A bullied 10-year-old makes imaginary friends with a cheeky Führer with no hilarious consequences in this schmaltzy satire
If you can imagine The Tin Drum converted into an insidiously sentimental satire-lite, you’ll have some idea of what this terrible film is like: a pointless Hitler-spoofy YA adventure with a 12A certificate, obtusely accentuating little-kid cuteness and optimism amid the quaintly imagined non-horror. It is adapted from the 2008 bestseller Caging Skies by Christine Leunens and directed by and starring the talented
New Zealand comic Taika Waititi, who has written the adaptation. His vampire
comedy What We Do in the Shadows was great. But this is bland and misjudged.
We are in
Germany, or possibly Austria, as defeat looms for the Axis powers. Jojo (Roman Griffin Davis) is a frightened little 10-year-old boy, just drafted into the Hitler Youth, pathetically eager to fit in but nicknamed “Jojo Rabbit” by all the cruel little Nazi bullies on a weekend camp, for his failure to prove his ruthlessness by killing a rabbit. A grenade accident at this same camp incapacitates Jojo out of the Hitler Youth, and so he gets to spend his days at an admin office run by Comedy Unthreatening Nazis: Captain Klenzendorf (Sam Rockwell) and Fräulein Rahm (Rebel Wilson).
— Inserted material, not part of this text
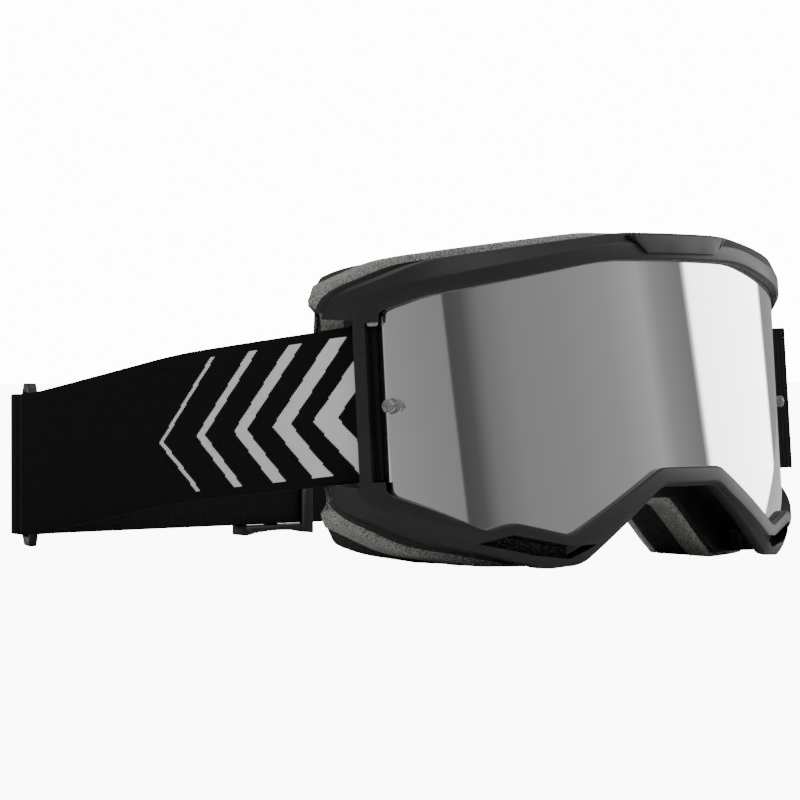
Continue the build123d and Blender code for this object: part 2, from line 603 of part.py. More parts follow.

At home, he’s chivvied by his protective mum, Rosie (a mediocre and undirected performance from Scarlett Johansson). Jojo’s dad is away at the war, gone missing, and his sister is dead. Yet Jojo’s life is complicated when he realises his mother has been sheltering a teenage Jewish girl called Elsa (Thomasin McKenzie) in their attic. After a rocky start, the two tentatively make friends: like the mature soul that she is, Elsa sees through his Hitlerite bravado to the lonely, scared little child within.